Liberal Arts

History professor uses Fulbright to teach environmental history in Turkey

Faisal Husain one of 12 Penn State faculty members who received Fulbright Scholar Awards for 2024-25 academic year

Penn State Associate Professor of History Faisal Husain is spending the 2024-25 academic year at Istanbul’s Boğaziçi University thanks to a Fulbright Scholar Award. Credit: Faisal Husain . All Rights Reserved.

UNIVERSITY PARK, Pa. — Penn State Associate Professor of History Faisal Husain has devoted his academic career to studying the Ottoman Empire through an environmental lens.

Husain is currently bringing that unique perspective to students in the former Ottoman capital of Istanbul, Turkey, thanks to the Fulbright U.S. Scholar Program. He is one of 12 Penn State faculty members who received a Fulbright Scholar Award for the 2024-25 academic year.

The Fulbright U.S. Scholar Program, the United States’ flagship international educational exchange program, gives recipients the opportunity to conduct advanced research, teach, and/or attend seminars abroad. The program also gives recipients the chance to interact with — and make an impact on — their host communities during their stay.

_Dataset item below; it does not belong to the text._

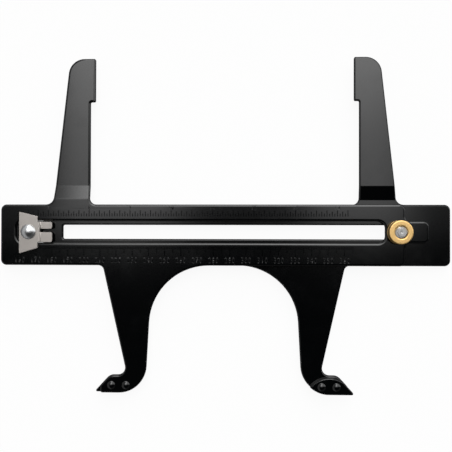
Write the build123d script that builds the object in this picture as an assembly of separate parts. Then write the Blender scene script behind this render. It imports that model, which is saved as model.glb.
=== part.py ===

Since its inception in 1946, the Fulbright program has provided more than 400,000 students, scholars, teachers, artists and professionals of all backgrounds and fields the opportunity to study, teach and conduct research, exchange ideas, and contribute to finding solutions to critical international problems.   

Husain is spending the academic year at Istanbul’s Boğaziçi University. It’s his second Fulbright, having received one in 2016 while working to complete his doctoral dissertation.

“Living and teaching in Istanbul through the Fulbright program is the honor of a lifetime,” he said. “I’ve heard senior colleagues describe how their Fulbright changed their lives, broadening their perspectives as scholars and global citizens. Now that I’m experiencing it myself, I can say it’s been a deeply enriching journey, blending professional growth with the kind of personal discovery that stays with you forever.”

At Boğaziçi, Husain is teaching the course “World Environmental History.” The course is tailored to his specialization in environmental history, which first emerged as an academic discipline in the 1970s and focuses largely on “how society shaped the environment over time and how the environment shaped the course of human history,” Husain said.

Among other things, he’s using the course to demonstrate the shared environmental values that exist between the U.S. and Turkey — like, for instance, their robust national park systems.

“When I teach about the national parks in Turkey, I use it as an opportunity to show how the national park idea originated in the U.S.,” Husain said. “Sharing the origins of this idea, how it blossomed in the U.S., connects our cultural approaches to nature. Environmental history becomes a powerful vehicle for my role as a cultural ambassador, allowing me to introduce my students to modern American environmental thought, advocacy and legislation. In this way, my teaching project draws on our shared environmental history to advance the Fulbright mission — fostering mutual understanding between our nations.”

For the most part, Turkish students “are no different than American students,” according to Husain.

“They grapple with the same anxieties about the environmental crises of our time,” he said. “The course is going well — there’s a real interest in it. It’s just been a matter of translating my teaching style to them. I’m confident I’ll take those lessons back to my students at Penn State.”

Besides teaching, Husain is auditing courses taught by his Turkish colleagues in hopes of gaining new insights to take back to his classroom at Penn State, he said. In addition, he regularly travels to other universities throughout the country to give talks on his research and network with other scholars.

Of course, he said, he’ll also be using his time in Istanbul to conduct research at the renowned Ottoman Archives.

Husain’s first book, “Rivers of the Sultan,” examined the Tigris and Euphrates rivers’ influence in establishing Ottoman state institutions in the empire’s eastern borderlands between the 16th and 18th centuries. His current book project is an environmental history of Ottoman frontier expansion east of the Euphrates during the 16th century.

“The great powers of that era were expanding, drawing once isolated frontiers into the burgeoning world economy,” Husain said. “My work illuminates the Ottoman experience, a vital chapter of this global story yet to be fully told. As the Ottomans expanded eastward into the heart of the Middle East — Egypt, Syria, Iraq — they faced a starkly different landscape. These arid lands, unlike the Ottoman heartland in the Balkans and Western Anatolia, posed unique ecological challenges that demanded adaptability for the empire to endure.”

Husain said he is looking forward to the remainder of his Fulbright experience, which ends in June. And he’s beyond grateful to those who helped him achieve it, including those in the college’s Office of the Dean, former and current Department of History heads Michael Kulikowski and Amy Greenberg, respectively, and colleagues who read his grant application.

“Without all of these people, I would not be here in this magnificent city, pursuing this extraordinary experience,” he said. “I thank Penn State for granting me this precious gift of time. It’s a rare privilege in academia, and one I cherish immensely.”